Mealtime tips for children with autism

By Maddie Todd

Team Leader

Mealtimes can be challenging for parents of children with autism. The following are my top tips for those parents who must pick their battles when it comes to mealtimes.

Offer at least one preferred food at every meal and snack time.

Children with autism need to feel safe and confident that there is something that they can eat at mealtimes. Sometimes, when there is not a preferred food or food that matches a child’s skill level or sensory preferences, they will often refuse to eat at all.

Do not give up on offering a range of foods at mealtimes!

Once you find yourself catering to your child’s specific food preferences, you might find that you get to the point where you cannot offer any other foods without a meltdown. Sometimes new foods need to be offered in a very gradual way to help your child slowly build up their tolerance. A great way to offer exposure to a wide range of foods is through grocery shopping with your child or involve them in meal preparation.

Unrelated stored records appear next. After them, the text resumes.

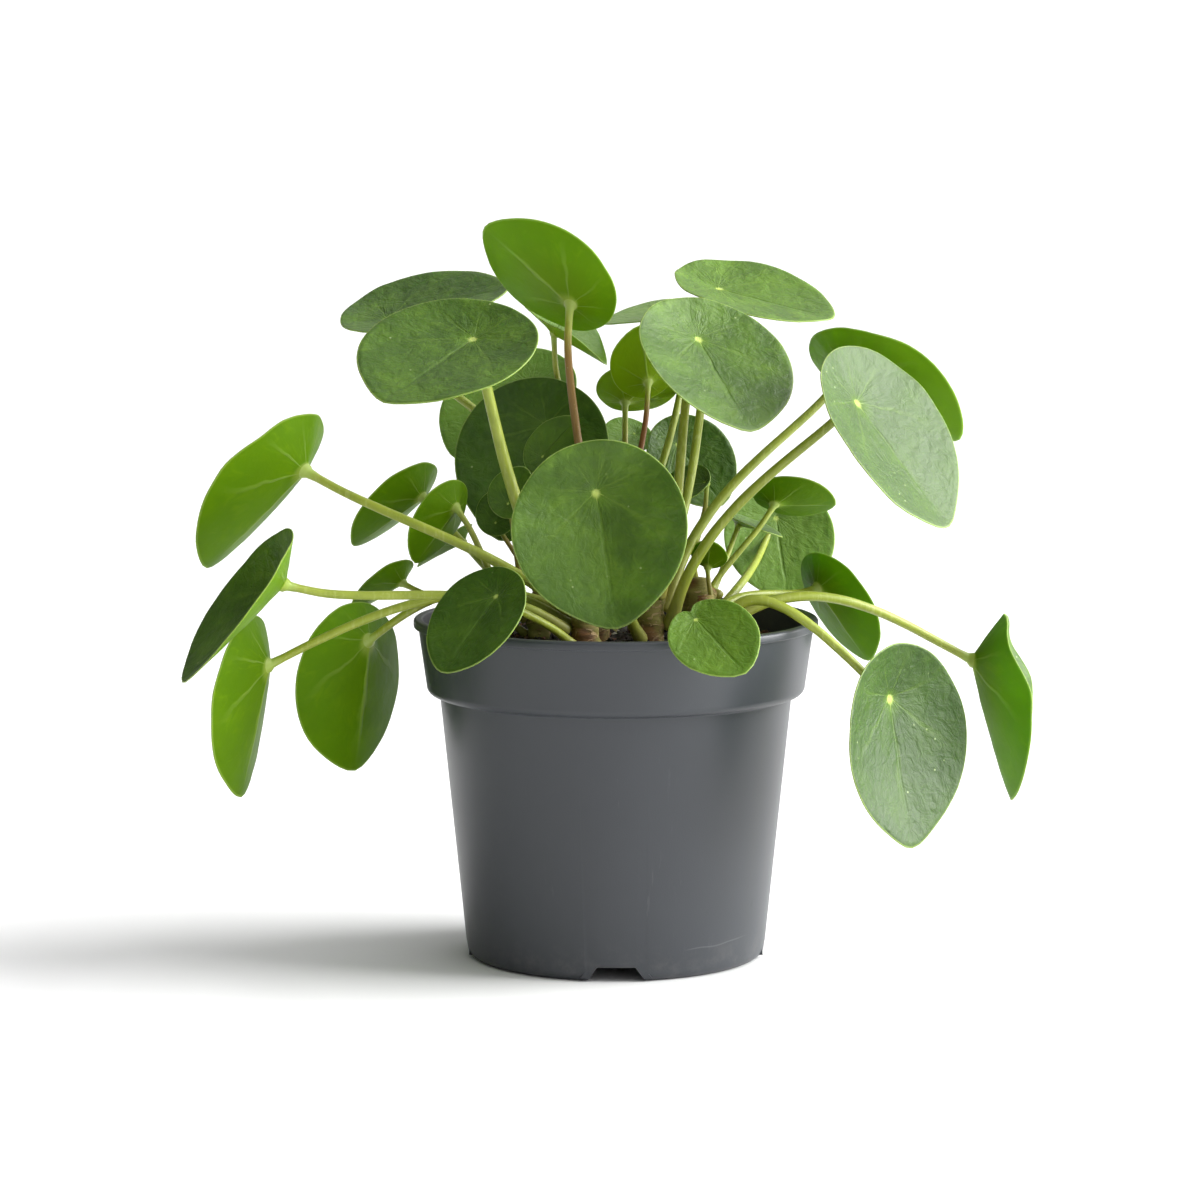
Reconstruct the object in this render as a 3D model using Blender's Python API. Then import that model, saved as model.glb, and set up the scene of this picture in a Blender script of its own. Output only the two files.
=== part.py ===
"""A Chinese money plant (Pilea) in a round nursery pot, as Blender solids.

Metres, +Z up. The origin is the centre of the pot's underside, where it stands.
+X runs to the plant's right as it is seen from the front, and -Y points at the viewer.
"""

from math import cos, exp, pi, radians, sin, sqrt

import bmesh
import bpy
from mathutils import Matrix, Vector

MM = 0.001
CM = 0.01
UP = Vector((0, 0, 1))

# The pot: a 12 cm round pot with a collar, a rolled lip and drain channels underneath.
POT_HEIGHT = 101 * MM
LIP_RADIUS = 60 * MM
LIP_DEPTH = 2.6 * MM
COLLAR_TOP_RADIUS = 58.6 * MM
COLLAR_FOOT_RADIUS = 56.2 * MM
COLLAR_HEIGHT = 22.5 * MM
COLLAR_ROUND = 2.6 * MM
WALL_TOP_RADIUS = 52.2 * MM
WALL_FOOT_RADIUS = 44.5 * MM
FOOT_ROUND = 3 * MM
WALL = 1.3 * MM
FLOOR = 1.4 * MM
POT_STEPS = 48

# Drain channels run in from the foot; the floor is raised over each one like a small roof.
CHANNELS = 4
CHANNEL_HEIGHT = 4.4 * MM
CHANNEL_FOOT_WIDTH = 18.4 * MM
CHANNEL_TOP_WIDTH = 11 * MM
CHANNEL_START = 14 * MM
CHANNEL_ROOF = 1.2 * MM
DRAIN_RADIUS = 3.6 * MM
CHANNEL_DRAIN_AT = 27 * MM
FLOOR_DRAIN_AT = 30 * MM

# The soil: a plug that fills the pot to just under the lip and rises a little in the middle.
GAP = 0.3 * MM
SOIL_LEVEL = 92.5 * MM
SOIL_MOUND = 1.5 * MM

# Leaves: a round blade on a petiole that meets it off centre, nearer its base than its tip.
BLADE_THICKNESS = 0.9 * MM
RING_SHARES = (0.36, 0.7, 1.0)
BASE_SHARE = 0.28
TIP_POINT = 0.07
TIP_SPREAD = 0.32
NOTCH_SPREAD = 0.5
PETIOLE_TAPER = 0.68


def material(name, colour, roughness):
    made = bpy.data.materials.new(name)
    made.use_nodes = True
    shader = made.node_tree.nodes["Principled BSDF"]
    shader.inputs["Base Color"].default_value = (*colour, 1)
    shader.inputs["Roughness"].default_value = roughness
    made.diffuse_color = (*colour, 1)
    return made


def new_object(name, mesh_maker, finish):
    """A mesh object at the origin from what mesh_maker builds in a bmesh."""
    bm = bmesh.new()
    mesh_maker(bm)
    mesh = bpy.data.meshes.new(name)
    bm.to_mesh(mesh)
    bm.free()
    made = bpy.data.objects.new(name, mesh)
    bpy.context.scene.collection.objects.link(made)
    if finish:
        mesh.materials.append(finish)
    return made


def spin_profile(bm, profile, steps):
    """Turns a profile of (radius, height) about Z; ends on the axis close to a point."""
    points = [bm.verts.new((radius, 0, height)) for radius, height in profile]
    edges = [bm.edges.new(pair) for pair in zip(points, points[1:])]
    if profile[0][0] > 0:
        edges.append(bm.edges.new((points[-1], points[0])))
    bmesh.ops.spin(bm, geom=points + edges, cent=(0, 0, 0), axis=UP, angle=2 * pi,
                   steps=steps, use_merge=True)
    bmesh.ops.remove_doubles(bm, verts=bm.verts, dist=0.01 * MM)
    bmesh.ops.recalc_face_normals(bm, faces=bm.faces)


def arc(centre_radius, centre_height, radius, start, end, count):
    """Points of an arc in the profile plane, from start to end in degrees."""
    turns = [radians(start + (end - start) * i / count) for i in range(count + 1)]
    return [(centre_radius + radius * cos(t), centre_height + radius * sin(t)) for t in turns]


# ---------------------------------------------------------------- pot

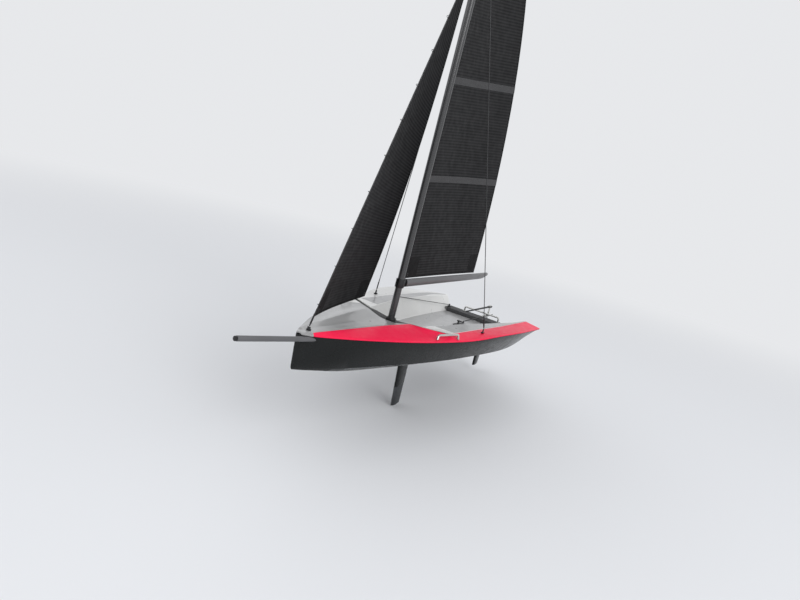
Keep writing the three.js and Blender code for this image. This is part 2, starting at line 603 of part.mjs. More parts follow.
function sailParts() {
  const edges = BATTENS.flatMap(([, v]) => [v - BATTEN_HALF, v + BATTEN_HALF]);
  const rows = [...spread(0, 1, 12), ...edges].sort((a, b) => a - b);
  addPart('mainsail', sheet(sailGrid(mainPoint, rows), [0, SAIL_THICKNESS, 0]), 'sail');
  const onPort = ([x, y, z]) => [x, y + SAIL_THICKNESS + GAP, z];
  BATTENS.forEach(([name, v]) => {
    const grid = sailGrid(mainPoint, [v - BATTEN_HALF, v + BATTEN_HALF]).map((row) => row.map(onPort));
    addPart(`batten_${name}`, sheet(grid, [0, 0.5, 0]), 'strip');
  });
  addPart('jib', sheet(sailGrid(jibPoint, spread(0, 1, 10)), [0, SAIL_THICKNESS, 0]), 'sail');
}

function stayParts() {
  const stay = (from, to) => bar(from, to, STAY_RADIUS, 8);
  addPart('forestay', stay(STAY_FOOT.toArray(), [STAY_HEAD.x, 0, HOUNDS_Z - 3.4]), 'wire');
  const eye = join(post(FORESTAY_X, 0, 9.9, 12, 5), box(FORESTAY_X - 1.5, FORESTAY_X + 1.5, -3, 3, 11, 16.6));
  addPart('forestay_deck_eye', eye, 'steel');

  for (const [name, side] of [['port', 1], ['starboard', -1]]) {
    const base = [SHROUD_X, side * SHROUD_Y];
    addPart(`shroud_${name}`, stay([...base, 18], [0, side * 13, HOUNDS_Z - 3.4]), 'wire');
    const plate = join(box(base[0] - 6, base[0] + 6, base[1] - 3, base[1] + 3, 5.4, 8),
      box(base[0] - 3, base[0] + 3, base[1] - 1, base[1] + 1, 7, 16.6));
    addPart(`chainplate_${name}`, plate, 'steel');

    const route = [
      [19, side * 138, 2.4], [14, side * 137, RAIL_TOP], [-58, side * 155, RAIL_TOP], [-50, side * 161, 2.2],
    ];
    addPart(`grab_rail_${name}`, bentTube(route, RAIL_RADIUS, 5, 12), 'steel');
  }
  const [railX, railZ] = [-648, -30];
  const deckZ = -46 + GAP;
  const sternRail = [[railX, -64, deckZ], [railX, -64, railZ], [railX, 64, railZ], [railX, 64, deckZ]];
  addPart('stern_rail', bentTube(sternRail, RAIL_RADIUS, 5, 12), 'steel');
}

function sheetLineParts() {
  const eye = join(post(-232, -121, 7.3, 9, 5), post(-232, -121, 8.5, 13, 2.4));
  addPart('sheet_lead_eye', eye, 'steel');
  const block = join(post(-626, -116, -45.7, -43, 6), post(-626, -116, -44, -36, 3));
  addPart('sheet_turning_block', block, 'plastic');
  addPart('sheet_loop_line', bar([-236, -117, 11], [-620, -116, -38], 0.9, 8), 'plastic');
}

// ---- radio gear under the foredeck ---------------------------------------------------------------
function radioParts() {
  addPart('radio_tray', box(28, 196, -36, 36, -64, -61.5), 'carbon');
  [['aft', 40], ['forward', 176]].forEach(([name, x]) => {
    const bearer = common(box(x, x + 5, -60, 60, -100, -64 - GAP), insideHull());
    addPart(`tray_bearer_${name}`, bearer, 'carbon');
  });
  const floor = -61.5 + GAP;
  const winch = join(box(40, 81, -10, 10, floor, floor + 37), box(33, 88, -10, 10, floor + 27, floor + 30),
    post(70, 0, floor + 36, floor + 41, 3));
  addPart('sail_winch', winch, 'plastic');
  const drum = [[3.4, 0], [14, 0], [14, 1.5], [10, 2.5], [10, 6.5], [14, 7.5], [14, 9], [3.4, 9], [3.4, 0]]
    .map(([r, z]) => new THREE.Vector2(r, z));
  const drumMesh = new THREE.LatheGeometry(drum, 28).rotateX(Math.PI / 2);
  addPart('winch_drum', drumMesh.translate(70, 0, floor + 37 + GAP), 'label');
  addPart('battery_pack', box(120, 172, -17, 17, floor, floor + 19), 'label');
  addPart('receiver', box(120, 165, -14, 14, floor + 19 + GAP, floor + 32), 'plastic');

  const housing = join(box(-24.4, -8, 46, 60, -33, -23), box(-23.4, -21.7, 42, 64, -36, -20));
  addPart('switch_housing', cut(housing, box(-26, -19, 49, 57, -31, -25)), 'plastic');
  addPart('switch_slider', box(-27, -20, 51.2, 54.8, -30.2, -25.8), 'steel');

  const door = box(-24.4, -21.4 - GAP, -DOOR.y, DOOR.y, DOOR.z0, DOOR.z1);
  const hinge = bar([-24, -26, DOOR.z0], [-24, 26, DOOR.z0], 1.6, 12);
  const knob = join(bar([-24, 0, -20], [-28, 0, -20], 2.4), bar([-27.8, 0, -20], [-30, 0, -20], 4));
  addPart('radio_door', join(door, hinge, knob), 'gelcoat');
}

hullParts();
bowspritParts();
keelParts();
rudderParts();
steeringParts();
mastParts();
boomParts();
sailParts();
stayParts();
sheetLineParts();
radioParts();

export default boat;
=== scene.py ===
# Looks of the radio controlled sailboat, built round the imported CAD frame. Metres, the CAD's own frame.
import json
import math

import bmesh
import bpy
from mathutils import Matrix, Vector

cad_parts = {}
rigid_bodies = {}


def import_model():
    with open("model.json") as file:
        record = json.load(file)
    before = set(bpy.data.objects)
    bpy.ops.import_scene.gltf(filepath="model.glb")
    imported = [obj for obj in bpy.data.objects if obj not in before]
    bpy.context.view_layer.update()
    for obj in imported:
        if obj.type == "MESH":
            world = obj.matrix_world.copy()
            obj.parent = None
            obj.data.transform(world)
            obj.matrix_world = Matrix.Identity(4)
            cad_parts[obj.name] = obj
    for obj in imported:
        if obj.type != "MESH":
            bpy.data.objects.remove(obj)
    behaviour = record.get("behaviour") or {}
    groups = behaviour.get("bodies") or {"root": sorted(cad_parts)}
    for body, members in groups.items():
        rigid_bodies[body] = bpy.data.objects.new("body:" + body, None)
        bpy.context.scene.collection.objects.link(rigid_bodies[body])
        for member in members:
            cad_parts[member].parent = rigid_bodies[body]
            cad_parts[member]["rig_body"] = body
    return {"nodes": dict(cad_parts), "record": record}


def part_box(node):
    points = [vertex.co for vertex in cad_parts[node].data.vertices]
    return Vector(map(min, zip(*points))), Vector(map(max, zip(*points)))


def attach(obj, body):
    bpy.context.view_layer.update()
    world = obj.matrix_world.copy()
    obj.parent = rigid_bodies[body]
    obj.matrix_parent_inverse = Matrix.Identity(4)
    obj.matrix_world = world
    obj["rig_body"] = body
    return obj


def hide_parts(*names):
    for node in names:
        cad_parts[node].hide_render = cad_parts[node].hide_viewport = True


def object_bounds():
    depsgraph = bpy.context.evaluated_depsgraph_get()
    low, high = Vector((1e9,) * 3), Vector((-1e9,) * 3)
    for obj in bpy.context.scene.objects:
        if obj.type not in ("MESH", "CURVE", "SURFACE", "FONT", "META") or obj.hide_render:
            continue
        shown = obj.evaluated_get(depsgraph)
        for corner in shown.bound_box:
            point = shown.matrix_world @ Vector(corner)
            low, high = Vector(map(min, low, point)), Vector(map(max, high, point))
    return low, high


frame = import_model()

CAD_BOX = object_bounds()
MM = 0.001
NODES = frame["nodes"]
SLOT_OF = {part["node"]: part["material_slot"] for part in frame["record"]["subparts"]}

# ---- camera, floor and light ---------------------------------------------------------------------
CAMERA_AT = (1.0844, 0.5740, 0.2981)
CAMERA_RIGHT = (-0.4890, 0.8380, 0.2420)
CAMERA_AHEAD = (-0.8710, -0.4520, -0.1950)
LENS = 23.51
FLOOR_DROP, FLOOR_RADIUS = 0.004, 60
FADE_FROM, FADE_TO = 1.5, 6.0        # where the floor turns into an even glow
PALE = (0.80, 0.81, 0.83)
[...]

Book an appointment with an Accredited Practising Dietitian (APD) to see if there are any nutritional gaps in your child’s diet. This gap may be impacting the range of foods they’re eating, their food/mealtime behaviours, and growth and development. At Therapy Focus, our Dietitians help manage and prevent poor nutrition in children and adults with disability by supporting their dietary needs.

Build structure into every mealtime.

Building routines can help support children with autism, as they often prefer to know what is expected of them and what is coming next. Children with Autism can often experience difficulty with transitioning from one task to another. This can often result in meltdowns and refusal behaviour when a child is expected to suddenly transition from an activity they enjoy doing, to the mealtime. Having structured mealtime routines allow the children to build expectation around the mealtime and what is required, making transitioning easier.

Seek support as picky eating can be tricky to manage.

Get a thorough assessment of your child’s eating and drinking skills. Often picky eating is more than the usual ‘fussy eating’ phase that many children experience as part of typical development. An assessment could include chewing and swallowing skills, self-feeding skills, seating and positioning, and continence. All of these things can have a significant effect on a child’s diet and mealtimes. Our mealtime management service provides a multidisciplinary approach to our customers by considering all these factors.

two therapists show food to boy. They are sitting at a metal picnic table.

Pictured: Two Therapy Focus therapists engage with a primary school student.